Stated exercise: Select each line where the word "scene" appears.

************

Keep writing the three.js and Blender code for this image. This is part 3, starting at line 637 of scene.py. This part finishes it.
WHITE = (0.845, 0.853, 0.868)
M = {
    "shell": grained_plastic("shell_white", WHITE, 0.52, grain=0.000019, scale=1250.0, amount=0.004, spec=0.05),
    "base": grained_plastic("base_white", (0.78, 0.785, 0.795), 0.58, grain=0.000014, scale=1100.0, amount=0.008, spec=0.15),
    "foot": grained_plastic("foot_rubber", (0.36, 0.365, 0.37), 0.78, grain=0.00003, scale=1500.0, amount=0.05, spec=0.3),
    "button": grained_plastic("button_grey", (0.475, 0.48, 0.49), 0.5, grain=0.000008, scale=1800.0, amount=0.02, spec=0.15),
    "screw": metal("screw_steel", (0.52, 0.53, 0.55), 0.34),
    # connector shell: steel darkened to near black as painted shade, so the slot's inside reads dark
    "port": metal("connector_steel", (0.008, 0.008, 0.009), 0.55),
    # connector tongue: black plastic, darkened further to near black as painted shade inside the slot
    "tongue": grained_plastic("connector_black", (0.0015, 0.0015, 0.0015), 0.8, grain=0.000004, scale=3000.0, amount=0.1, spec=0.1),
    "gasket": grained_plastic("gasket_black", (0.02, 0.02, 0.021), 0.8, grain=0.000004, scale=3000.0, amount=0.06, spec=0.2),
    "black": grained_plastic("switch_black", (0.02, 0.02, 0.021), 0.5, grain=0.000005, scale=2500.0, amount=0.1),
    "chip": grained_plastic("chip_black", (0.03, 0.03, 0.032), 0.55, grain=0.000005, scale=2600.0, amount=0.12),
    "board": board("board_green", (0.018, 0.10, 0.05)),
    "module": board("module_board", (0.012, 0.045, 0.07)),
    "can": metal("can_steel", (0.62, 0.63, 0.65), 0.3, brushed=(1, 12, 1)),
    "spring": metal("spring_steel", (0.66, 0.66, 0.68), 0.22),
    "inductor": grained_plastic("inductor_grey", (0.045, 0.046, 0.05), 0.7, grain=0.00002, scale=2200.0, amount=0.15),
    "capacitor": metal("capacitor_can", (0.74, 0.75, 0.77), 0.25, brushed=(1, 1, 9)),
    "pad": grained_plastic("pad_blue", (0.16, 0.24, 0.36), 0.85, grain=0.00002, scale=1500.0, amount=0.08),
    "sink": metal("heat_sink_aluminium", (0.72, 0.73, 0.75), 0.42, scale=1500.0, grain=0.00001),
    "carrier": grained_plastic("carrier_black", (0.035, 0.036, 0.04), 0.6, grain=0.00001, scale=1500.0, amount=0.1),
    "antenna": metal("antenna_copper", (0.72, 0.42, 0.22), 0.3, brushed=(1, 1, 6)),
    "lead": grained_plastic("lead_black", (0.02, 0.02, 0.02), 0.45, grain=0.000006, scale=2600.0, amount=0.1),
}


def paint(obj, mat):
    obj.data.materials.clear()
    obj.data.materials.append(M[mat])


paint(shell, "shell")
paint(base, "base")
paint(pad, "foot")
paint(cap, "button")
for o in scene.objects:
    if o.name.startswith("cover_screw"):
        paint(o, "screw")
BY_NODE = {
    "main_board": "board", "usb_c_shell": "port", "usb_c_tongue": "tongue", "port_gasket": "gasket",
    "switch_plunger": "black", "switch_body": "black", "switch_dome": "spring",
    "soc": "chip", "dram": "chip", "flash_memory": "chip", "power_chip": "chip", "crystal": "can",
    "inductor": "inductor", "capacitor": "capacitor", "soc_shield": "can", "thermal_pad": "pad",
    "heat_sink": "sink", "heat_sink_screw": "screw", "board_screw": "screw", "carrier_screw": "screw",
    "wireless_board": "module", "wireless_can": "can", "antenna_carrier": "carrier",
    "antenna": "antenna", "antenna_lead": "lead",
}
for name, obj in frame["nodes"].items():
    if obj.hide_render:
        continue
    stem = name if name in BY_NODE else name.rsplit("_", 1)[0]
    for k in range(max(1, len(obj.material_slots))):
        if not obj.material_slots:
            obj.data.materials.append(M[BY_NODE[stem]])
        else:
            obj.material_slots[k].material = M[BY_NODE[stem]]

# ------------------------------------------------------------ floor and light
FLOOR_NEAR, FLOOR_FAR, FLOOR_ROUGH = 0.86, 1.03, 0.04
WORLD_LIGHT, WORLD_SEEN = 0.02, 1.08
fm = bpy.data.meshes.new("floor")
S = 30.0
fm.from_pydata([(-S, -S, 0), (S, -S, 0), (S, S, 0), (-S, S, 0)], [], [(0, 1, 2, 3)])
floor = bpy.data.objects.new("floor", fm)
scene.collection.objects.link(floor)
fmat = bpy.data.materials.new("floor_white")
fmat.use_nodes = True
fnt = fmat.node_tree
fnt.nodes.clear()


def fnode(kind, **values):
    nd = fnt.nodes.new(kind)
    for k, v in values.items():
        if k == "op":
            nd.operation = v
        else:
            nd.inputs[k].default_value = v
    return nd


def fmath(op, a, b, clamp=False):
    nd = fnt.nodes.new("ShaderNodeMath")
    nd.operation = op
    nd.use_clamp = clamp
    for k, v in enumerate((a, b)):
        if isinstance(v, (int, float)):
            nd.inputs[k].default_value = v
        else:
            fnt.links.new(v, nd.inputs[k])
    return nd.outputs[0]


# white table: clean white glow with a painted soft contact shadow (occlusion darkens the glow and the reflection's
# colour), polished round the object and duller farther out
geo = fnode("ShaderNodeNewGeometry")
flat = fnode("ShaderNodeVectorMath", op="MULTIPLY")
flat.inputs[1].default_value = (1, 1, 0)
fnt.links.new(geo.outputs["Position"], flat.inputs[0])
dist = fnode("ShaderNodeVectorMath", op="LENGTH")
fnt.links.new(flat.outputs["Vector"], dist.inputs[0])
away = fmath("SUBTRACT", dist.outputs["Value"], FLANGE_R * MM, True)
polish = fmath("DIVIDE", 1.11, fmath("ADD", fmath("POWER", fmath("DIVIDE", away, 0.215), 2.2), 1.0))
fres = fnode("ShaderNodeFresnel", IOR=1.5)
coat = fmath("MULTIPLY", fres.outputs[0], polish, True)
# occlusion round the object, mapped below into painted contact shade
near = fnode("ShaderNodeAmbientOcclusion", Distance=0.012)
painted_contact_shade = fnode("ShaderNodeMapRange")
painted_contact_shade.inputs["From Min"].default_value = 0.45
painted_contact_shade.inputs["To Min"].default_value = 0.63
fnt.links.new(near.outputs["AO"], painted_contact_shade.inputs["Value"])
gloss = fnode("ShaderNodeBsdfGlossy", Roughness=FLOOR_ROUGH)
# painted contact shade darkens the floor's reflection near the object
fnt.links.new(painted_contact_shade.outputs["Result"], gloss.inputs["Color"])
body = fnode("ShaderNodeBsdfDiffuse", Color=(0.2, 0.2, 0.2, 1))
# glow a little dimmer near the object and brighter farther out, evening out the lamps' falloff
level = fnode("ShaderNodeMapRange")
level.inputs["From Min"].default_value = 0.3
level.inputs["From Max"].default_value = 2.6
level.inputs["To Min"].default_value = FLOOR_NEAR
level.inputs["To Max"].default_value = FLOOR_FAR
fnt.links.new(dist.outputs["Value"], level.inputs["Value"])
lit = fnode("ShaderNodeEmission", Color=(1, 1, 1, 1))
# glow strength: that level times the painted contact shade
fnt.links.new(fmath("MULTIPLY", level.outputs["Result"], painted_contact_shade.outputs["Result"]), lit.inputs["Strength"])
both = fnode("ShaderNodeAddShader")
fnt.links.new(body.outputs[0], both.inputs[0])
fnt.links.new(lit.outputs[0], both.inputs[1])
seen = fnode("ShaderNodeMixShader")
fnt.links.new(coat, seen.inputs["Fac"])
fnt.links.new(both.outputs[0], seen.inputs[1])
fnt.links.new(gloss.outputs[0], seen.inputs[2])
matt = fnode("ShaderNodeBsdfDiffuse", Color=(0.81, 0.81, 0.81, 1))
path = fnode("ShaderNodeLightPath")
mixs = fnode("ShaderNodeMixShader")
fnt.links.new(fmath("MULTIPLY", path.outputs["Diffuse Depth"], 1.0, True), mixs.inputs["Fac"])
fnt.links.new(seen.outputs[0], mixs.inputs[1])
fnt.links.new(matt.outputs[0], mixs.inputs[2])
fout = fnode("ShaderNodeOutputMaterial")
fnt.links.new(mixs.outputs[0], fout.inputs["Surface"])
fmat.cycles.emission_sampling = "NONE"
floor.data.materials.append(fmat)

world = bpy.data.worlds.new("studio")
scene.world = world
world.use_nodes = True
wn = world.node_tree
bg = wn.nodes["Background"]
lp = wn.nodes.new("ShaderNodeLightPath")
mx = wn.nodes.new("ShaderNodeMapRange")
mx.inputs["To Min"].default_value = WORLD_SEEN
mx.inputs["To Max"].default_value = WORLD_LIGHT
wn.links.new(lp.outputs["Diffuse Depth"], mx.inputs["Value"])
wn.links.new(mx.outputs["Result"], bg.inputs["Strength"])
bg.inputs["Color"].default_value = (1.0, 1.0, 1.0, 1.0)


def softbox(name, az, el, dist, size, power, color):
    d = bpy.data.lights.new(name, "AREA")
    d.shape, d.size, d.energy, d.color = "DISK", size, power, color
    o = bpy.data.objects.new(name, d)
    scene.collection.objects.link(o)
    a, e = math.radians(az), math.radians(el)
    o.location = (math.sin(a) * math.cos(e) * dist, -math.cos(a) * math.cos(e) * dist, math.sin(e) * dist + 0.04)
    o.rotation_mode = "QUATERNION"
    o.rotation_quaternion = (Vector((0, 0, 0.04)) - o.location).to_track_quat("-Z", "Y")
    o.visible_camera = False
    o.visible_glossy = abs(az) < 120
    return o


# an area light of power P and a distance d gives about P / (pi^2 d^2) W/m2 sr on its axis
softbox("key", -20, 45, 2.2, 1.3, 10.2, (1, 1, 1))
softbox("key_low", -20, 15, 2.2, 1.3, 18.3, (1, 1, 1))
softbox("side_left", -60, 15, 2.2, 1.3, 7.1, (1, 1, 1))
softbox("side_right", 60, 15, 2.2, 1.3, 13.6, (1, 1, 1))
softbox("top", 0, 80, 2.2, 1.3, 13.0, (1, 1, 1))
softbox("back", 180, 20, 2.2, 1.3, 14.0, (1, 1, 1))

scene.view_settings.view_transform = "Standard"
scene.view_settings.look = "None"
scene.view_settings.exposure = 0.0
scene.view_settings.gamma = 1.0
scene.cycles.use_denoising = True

************

Response to the task:
Keep writing the three.js and Blender code for this image. This is part 3, starting at line 637 of scene.py. This part finishes it.
for o in scene.objects:
scene.collection.objects.link(floor)
scene.world = world
    scene.collection.objects.link(o)
scene.view_settings.view_transform = "Standard"
scene.view_settings.look = "None"
scene.view_settings.exposure = 0.0
scene.view_settings.gamma = 1.0
scene.cycles.use_denoising = True